Every secret migrated in one push: gateway.auth.token, ollama-cloud.apiKey, the pinchy-*.gatewayToken used by each Pinchy plugin, pinchy-odoo's per-connection apiKey, pinchy-web's braveApiKey, the Telegram botToken across full-regenerate and targeted-update paths, and every env.* that passed through the config. Fifteen-ish commits, each narrow enough to read.
The Scanner, Because Trust Is Not a Migration Strategy
Getting the initial migration right isn't the hard part. The hard part is making sure nobody accidentally adds a plaintext secret to openclaw.json six months from now — in a new plugin, in a test fixture, in a debug branch that sneaks into a release. So the config writer now has a plaintext-secret scanner sitting in front of it: a set of heuristics (known secret field names, API-key-shaped strings, entries that look like JWTs or raw tokens) that runs on every write. Anything that triggers the scanner blocks the write and raises a loud error. Defence-in-depth, not defence-in-intention.
A one-off audit-log plaintext scan ran as part of the migration — past writes that might have landed plaintext secrets in audit rows, now known and cleaned up. The migration also deletes openclaw.json.bak if it exists, because a backup file containing the old plaintext values sitting on disk next to the shiny new config would defeat most of the point.
Delivery Status and Retry
In parallel — and small, by comparison — the chat UI grew proper message lifecycle states. A user message now transitions through sending → sent → failed instead of sitting in the undifferentiated "it's in the box" state the old UI showed. The transitions are driven by a reducer keyed on clientMessageId threaded from the client through the bridge to OpenClaw and back. The server emits a userMessagePersisted acknowledgement after it writes the session; the client flips the row to sent. If that ack doesn't arrive within ten seconds, the row flips to failed.
Failed messages get a Retry button. Partial-stream failures — assistant replies cut off mid-stream because the model backend died — get a different retry path that continues the turn rather than restarting it. A synthetic "orphan" error bubble appears when an assistant row looks stuck mid-stream on history reload, with the same retry treatment. Audit log gets a chat.retry_triggered event for both flavours, so the trail shows when a user manually recovered from a transient failure.
Integration Delete That Asks Before It Cascades
The third piece: deleting an integration is now a two-step interaction with a real preflight. The old Delete button issued a DELETE and hoped. If the integration was used by live agents, the cascade quietly unhooked their tool permissions, and the admin found out later by noticing an agent had lost its ability to do its job.
The new flow: the dialog opens, calls a usage endpoint, and reports "X is used by N agents". If N is zero, one click finishes it. If N is non-zero, the admin sees exactly which agents will be affected and the delete requires an explicit Detach and delete confirmation — which runs detachment and deletion in a single transaction, both operations or neither. The integrations list now shows the per-row usage count up front, so the preflight rarely surprises anyone.

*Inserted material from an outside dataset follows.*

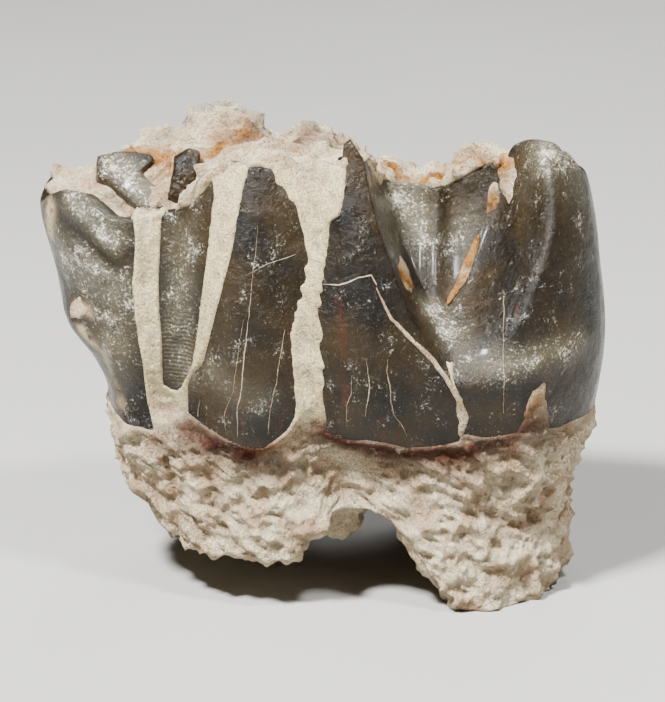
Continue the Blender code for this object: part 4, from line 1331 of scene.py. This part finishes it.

The FK on the permissions table got tightened too. Previously a connection-id FK could cascade silently — ON DELETE CASCADE was doing more work than the UI implied. Now the FK is restricted; the permission rows have to be detached explicitly by the delete endpoint, which is the same thing the UI is asking the admin to confirm. The database and the UI tell the same story.
Day 65
The secrets migration is the kind of change that belongs in a release only as a footnote — "secrets are now stored in a tmpfs volume rather than the main config file" — and not in marketing copy at all. The admins who needed it didn't know they needed it. The admins who did know needed it to have already happened. Today it happened. v0.4.5's upgrade notes are drafted; the release itself is a day or two away.